The fourth and final version is a soured version that I just bottled on December 17th 2014. This rendition was kind of an afterthought as we had about 5 gallons of stout left over from our last barrel top-off batch. It was just sitting in a carboy when Gregory, Matt, Derek (another friend and co-worker), & I decided to brew a Flanders Red Ale to age next in the whiskey barrel. After the first of those batches was complete, I added the yeast cake from the Flanders Red Ale which utilized Wyeast 3763 Roeselare Blend and let it undergo a long secondary fermentation in which I also added the bottle dregs from Girardin Gueuze 1882, and the yeast cake from an English Mild that Gregory and I fermented with Wyeast 1318 London Ale III & White Labs WLP645 Brettanomyces Claussenii. The resulting beer has a moderate tartness and a pleasant funkiness; I’ll elaborate more once it has carbonated and can be properly tasted.
Here is the recipe for my last edition of the base beer:
Batch Size (Gal): 5.5
Total Grain (Lbs): 13.76
Anticipated OG: 1.069
Anticipated SRM: 43.0
Anticipated IBU: 31.0
Brewhouse Efficiency: 75%
Wort Boil Time: 60 Minutes
74% – 10.31 Lbs. Marris Otter Pale (UK)
05% – 0.75 Lbs. Flaked Rye
05% – 0.75 Lbs. Golden Naked Oats (UK)
04% – 0.60 Lbs. Midnight Wheat
03% – 0.45 Lbs. Crystal 70L
02% – 0.30 Lbs. Black Patent
02% – 0.30 Lbs. Chocolate Rye
02% – 0.30 Lbs. Chocolate Wheat
0.50 oz. Columbus (Pellet, 15.0% AA) @ 60 min.
1.00 0z. Perle (Pellet, 7.8% AA) @ 15 min.
1.00 tsp Yeast Nutrient @ 15 min.
Ferementis Safale US-05
1.00 tsp Calcium Chloride
1.00 tsp Gypsum
Single Infusion – 60 min @ 156F
02.17.14 – Chilled wort to 65F before pitching rehydrated yeast.
02.19.14 – Vigorous fermentation, temperature holding steady @ 60-65F.
03.03.14 – Transferred to whiskey barrel for conditioning.
07.21.14 – Transferred stout out of barrel and began different renditions.

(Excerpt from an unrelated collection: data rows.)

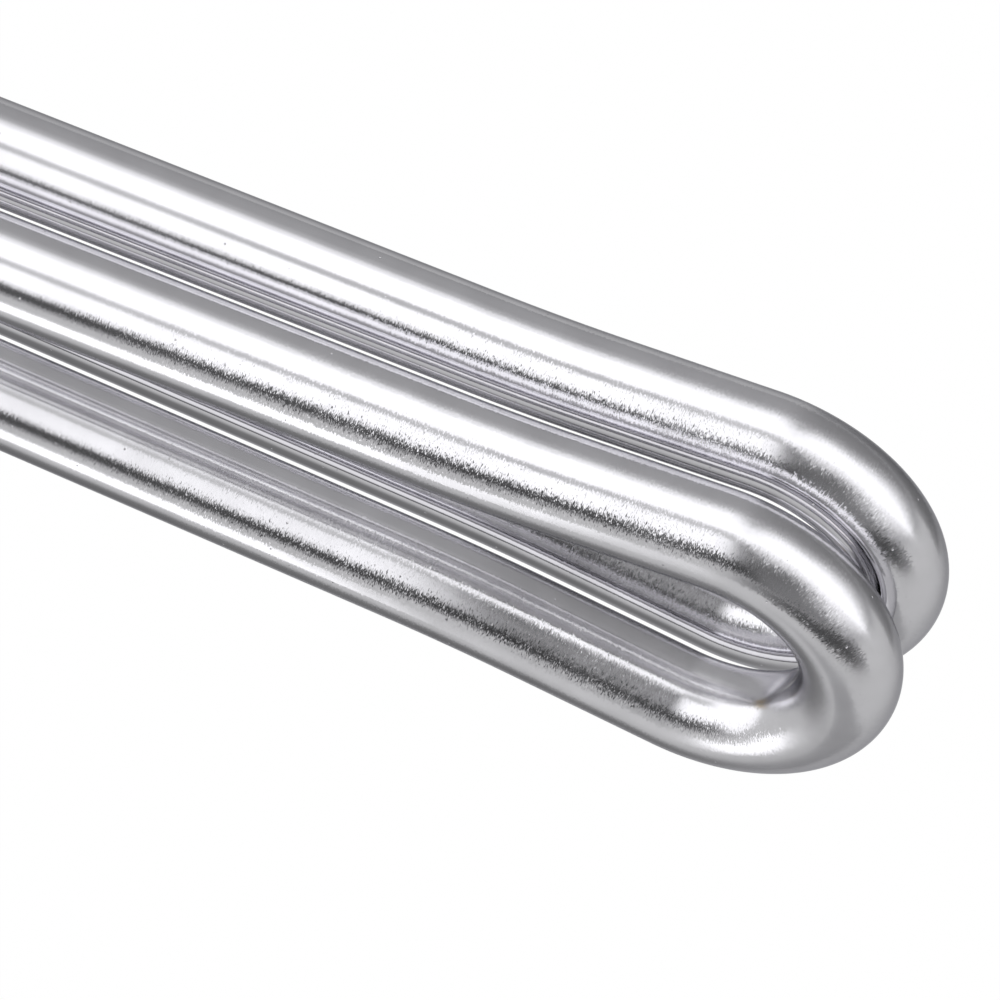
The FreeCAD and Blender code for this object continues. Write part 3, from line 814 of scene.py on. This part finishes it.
# Light of the studio by direction. Each row is a direction in degrees, from +Y over the top towards
# -Y, and the level there in four columns from left to right: over the legs, just right of the
# middle, to the right, and at the right end. SKY_COLUMNS_AT says where each passes into the next.
SKY_COLUMNS_AT = ((-0.08, 0.04), (0.09, 0.22), (0.50, 0.90))
SKY = (
    (0, 0.36, 0.24, 0.20, 0.24),
    (32, 0.36, 0.28, 0.24, 0.70),
    (45, 0.46, 0.30, 0.34, 1.05),
    (56, 0.92, 0.34, 0.60, 1.28),
    (66, 1.28, 0.50, 1.10, 1.28),
    (78, 1.28, 1.05, 1.28, 1.28),
    (100, 1.28, 1.28, 1.28, 1.28),
    (106, 0.56, 1.20, 1.05, 1.28),
    (112, 0.54, 0.36, 0.86, 1.28),
    (119, 1.28, 0.08, 0.66, 1.20),
    (127, 1.28, 0.12, 0.30, 1.10),
    (136, 1.28, 0.18, 0.16, 0.95),
    (145, 1.28, 0.09, 0.13, 0.92),
    (153, 0.80, 0.05, 0.15, 0.85),
    (160, 0.08, 0.03, 0.18, 0.70),
    (171, 0.06, 0.03, 0.19, 0.46),
    (179, 0.38, 0.24, 0.16, 0.34),
)
SKY_BRIGHTEST = 1.28
SKY_TINT = (0.986, 0.985, 1.0)
LEFT_WALL_FROM = (-0.45, -0.62)
LEFT_WALL_IN_FRONT = (0.1, -0.1)
HORIZON_LEVEL = 0.34
HORIZON_TO = (0.0, 0.04)
LOW_SKY = 0.5
LOW_SKY_TO = (-0.25, -0.02)


def sky_place(degrees):
    """Place on the sky ramp, which runs once round the part's axis, of a direction over the object."""
    return (90 - degrees) / 360 + 0.5


def sky_color(level):
    """Colour of the sky at a level, as a share of the brightest."""
    return tuple(level / SKY_BRIGHTEST * channel for channel in SKY_TINT) + (1.0,)


def studio_light():
    """Soft overhead light, grey behind and dark low in front, as a sky that every ray sees."""
    world = bpy.data.worlds.new("studio")
    bpy.context.scene.world = world
    world.use_nodes = True
    nodes = Nodes(world.node_tree)
    x, y, z = nodes.parts(nodes.add("ShaderNodeTexCoord").outputs["Generated"])
    place = nodes.total(nodes.maths("DIVIDE", nodes.maths("ARCTAN2", y, z), 2 * math.pi), 0.5)
    first, *others = (
        nodes.ramp(place, [(sky_place(degrees), sky_color(levels[column])) for degrees, *levels in SKY])
        for column in range(4)
    )
    sky = first
    for ends, column in zip(SKY_COLUMNS_AT, others):
        sky = nodes.mix(nodes.ease(x, *ends), sky, column)
    far_left = nodes.product(nodes.ease(x, *LEFT_WALL_FROM), nodes.ease(y, *LEFT_WALL_IN_FRONT))
    sky = nodes.mix(far_left, sky, sky_color(SKY_BRIGHTEST))
    sky = nodes.mix(nodes.ease(z, *HORIZON_TO), sky_color(HORIZON_LEVEL), sky)
    sky = nodes.mix(nodes.ease(z, *LOW_SKY_TO), sky_color(LOW_SKY), sky)
    background = nodes.add("ShaderNodeBackground")
    nodes.put(background.inputs["Color"], sky)
    nodes.put(background.inputs["Strength"], SKY_BRIGHTEST)
    output = nodes.add("ShaderNodeOutputWorld")
    nodes.link(background.outputs[0], output.inputs["Surface"])


# Low soft box in front of the legs, with its back away from them and down: a light band below their
# dark one
LOW_BOX_LEVEL = 0.95
LOW_BOX_SIZE_M = (0.25, 0.17)
LOW_BOX_AT_M = (-0.028, -0.34, -0.205)
LOW_BOX_BACK = (0, -1, -0.3)


def low_box():
    """The soft box as an area light that the camera doesn't see."""
    data = bpy.data.lights.new("low_box", "AREA")
    data.shape = "RECTANGLE"
    data.size, data.size_y = LOW_BOX_SIZE_M
    data.energy = LOW_BOX_LEVEL * math.pi * data.size * data.size_y
    data.color = SKY_TINT
    piece = bpy.data.objects.new("low_box", data)
    bpy.context.scene.collection.objects.link(piece)
    piece.location = LOW_BOX_AT_M
    piece.rotation_euler = Vector(LOW_BOX_BACK).to_track_quat("Z", "Y").to_euler()
    piece.visible_camera = False


# Cards low to the right: the dark streaks round the outside of the bends, from in front and behind,
# and the grey of their undersides, from below. Each row is a name, the level in its middle, its
# place and size in metres, and the way it faces. It runs out to the edge's level at both ends.
CARD_EDGE = 0.42
CARD_FADE = (0.18, 0.48)
CARD_ROUGHNESS = 0.9
CARDS = (
    ("card_in_front", 0.07, (0.46, -0.44, -0.11), (0.72, 0.20), (-0.55, 0.83, 0.2)),
    ("card_behind", 0.26, (0.42, 0.50, -0.16), (0.60, 0.30), (-0.45, -0.89, 0.3)),
    ("card_below", 0.38, (0.235, -0.155, -0.22), (0.13, 0.23), (0, 0, 1)),
)


def dark_card(name, darkest, place, size, facing):
    """One card, which the tubes mirror and the camera doesn't see."""
    mesh = bmesh.new()
    bmesh.ops.create_grid(mesh, x_segments=1, y_segments=1, size=0.5)
    piece = from_mesh(name, mesh)
    piece.location = place
    piece.scale = (*size, 1)
    piece.rotation_euler = Vector(facing).to_track_quat("Z", "Y").to_euler()
    material, nodes, shader = new_material(name, Roughness=CARD_ROUGHNESS)
    along = nodes.parts(nodes.add("ShaderNodeTexCoord").outputs["Object"])[0]
    level = nodes.ease(nodes.maths("ABSOLUTE", along), *CARD_FADE, darkest, CARD_EDGE)
    nodes.put(shader.inputs["Base Color"], level)
    dress(piece, material)
    piece.visible_camera = False


# Camera: aimed at a point between the legs of the front hairpin, near the bend
CAMERA_AIM = (146.2, -4.9, 4.9)
CAMERA_DISTANCE_M = 1.07
CAMERA_AZIMUTH = math.radians(10.83)
CAMERA_ELEVATION = math.radians(56.61)
CAMERA_ROLL = math.radians(13.37)
CAMERA_LENS = 504.0
CAMERA_SENSOR = 36.0
CAMERA_CLIP_M = (0.05, 50.0)


def camera():
    """The camera of the picture."""
    data = bpy.data.cameras.new("camera")
    piece = bpy.data.objects.new("camera", data)
    bpy.context.scene.collection.objects.link(piece)
    bpy.context.scene.camera = piece
    data.sensor_width = CAMERA_SENSOR
    data.lens = CAMERA_LENS
    data.clip_start, data.clip_end = CAMERA_CLIP_M
    turn = (
        Matrix.Rotation(CAMERA_AZIMUTH, 4, "Z")
        @ Matrix.Rotation(math.pi / 2 - CAMERA_ELEVATION, 4, "X")
        @ Matrix.Rotation(CAMERA_ROLL, 4, "Z")
    )
    back = turn.to_3x3() @ Vector((0, 0, 1))
    piece.matrix_world = Matrix.Translation(Vector(CAMERA_AIM) * MM + back * CAMERA_DISTANCE_M) @ turn


floor()
studio_light()
low_box()
for card in CARDS:
    dark_card(*card)
camera()
bpy.context.scene.view_settings.view_transform = "Standard"
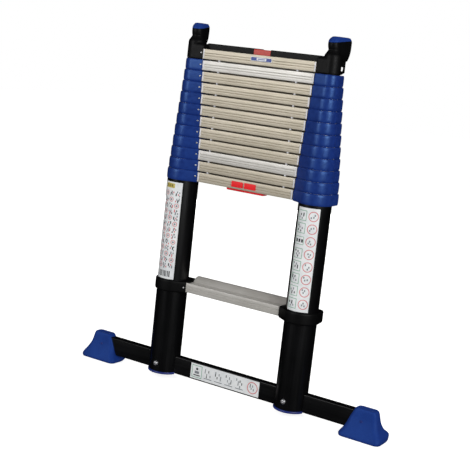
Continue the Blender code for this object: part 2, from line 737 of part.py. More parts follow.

Regular version: Lots of whiskey flavor on the front end that tends to mask the base beer; finishes dry with some noticeable wood tannins from the barrel. This beer has mellowed over time with the whiskey flavor blending better with the base beer; still lots of barrel character but hints of bittersweet chocolate and cola have asserted themselves.
Lavender Coffee Vanilla Bean version: Although lavender coffee was used, the lavender notes are subtle while the roast from the coffee is bold. It has aged well and the flavors meld into the whiskey character nicely. Very subtle hints of vanilla on the drying finish. Drinks better now (7 months later) than it did when first bottled.
Cherry Chocolate Vanilla Bean version: This one tends to come off as more sweet than the other versions. Its viscous and mouth-coating with the cherries lending a slight tang to the finish. The chocolate flavors from the cacao nibs are subdued; its slightly nutty. Vanilla could be more apparent.
Sour version (non-barrel aged): This turned out rather well for the afterthought experiment that it was. There’s lots of body and sweetness to this one which could be from the top off batch containing all of the DME we used (which would mean it wasn’t converted properly) which I rather like since it becomes fairly sour on the finish. It has notes of tropical fruit and some restrained funk on the finish.